Although the Russian oil giant Gazprom was part of the CentGas consortium, its participation was insignificant.(2) The hidden agenda was also to weaken Gazprom, which controls the Northbound gas pipeline routes out of Turkmenistan, and undermine the agreement between Russia and Turkmenistan, which handled the export of Turkmen gas through the network of Russian pipelines.

After Unocal had completed a first round of negotiations with Turkmenistan’s President Niyazov, it opened talks with the Taliban.(3) In turn, the Clinton administration decided to back the installation of a Taliban government in Kabul in 1996, as opposed to the Northern Alliance, which was backed by Moscow:

Impressed by the ruthlessness and willingness of the then-emerging Taliban to cut a pipeline deal, the State Department and Pakistan’s ISI agreed to funnel arms and funding to the Taliban in their war against the ethnically Tajik Northern Alliance. As recently as 1999, US taxpayers paid the entire annual salary of every single Taliban government official.(4)

Meanwhile, the Russians were providing logistical support and military supplies to General Massoud’s Northern Alliance out of military bases in Tajikistan.
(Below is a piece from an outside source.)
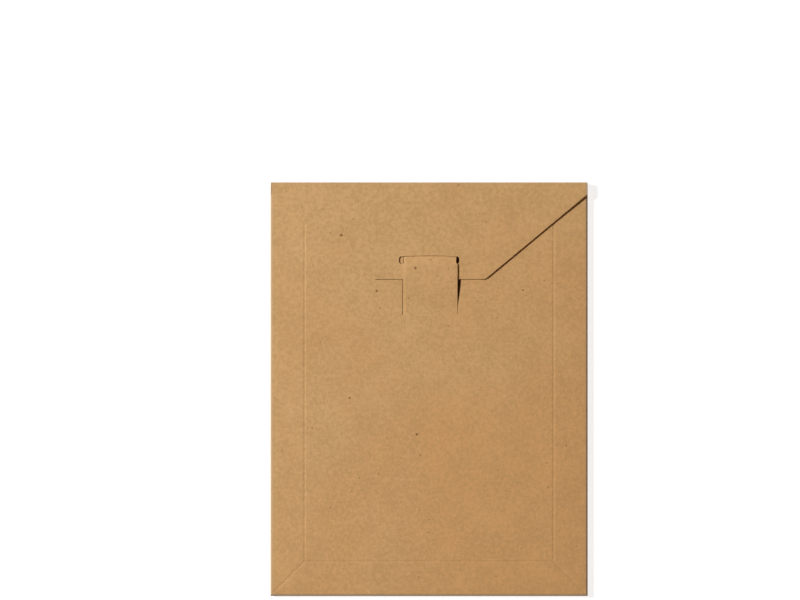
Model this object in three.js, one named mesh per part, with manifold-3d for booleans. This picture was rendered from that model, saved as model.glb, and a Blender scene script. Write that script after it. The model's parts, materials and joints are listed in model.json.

When Kabul finally fell to the Taliban with the military backing of America’s ally Pakistan, in September 1996, State Department spokesman Glyn Davies said the US found “nothing objectionable” in the steps taken by the Taliban to impose Islamic law. Senator Hank Brown, a supporter of the Unocal project, said “the good part of what has happened is that one of the factions at least seems capable of developing a government in Kabul.” Unocal’s Vice-President, Martin Miller, called the Taliban’s success a “positive development”.(5)

When the Taliban took Kabul in 1996, Washington said nothing. Why? Because Taliban leaders were soon on their way to Houston, Texas, to be entertained by executives of the oil company, Unocal….A US diplomat said, “The Taliban will probably develop like the Saudis did.” He explained that Afghanistan would become an American oil colony, there would be huge profits for the West, no democracy and the legal persecution of women. “We can live with that”, he said.(6)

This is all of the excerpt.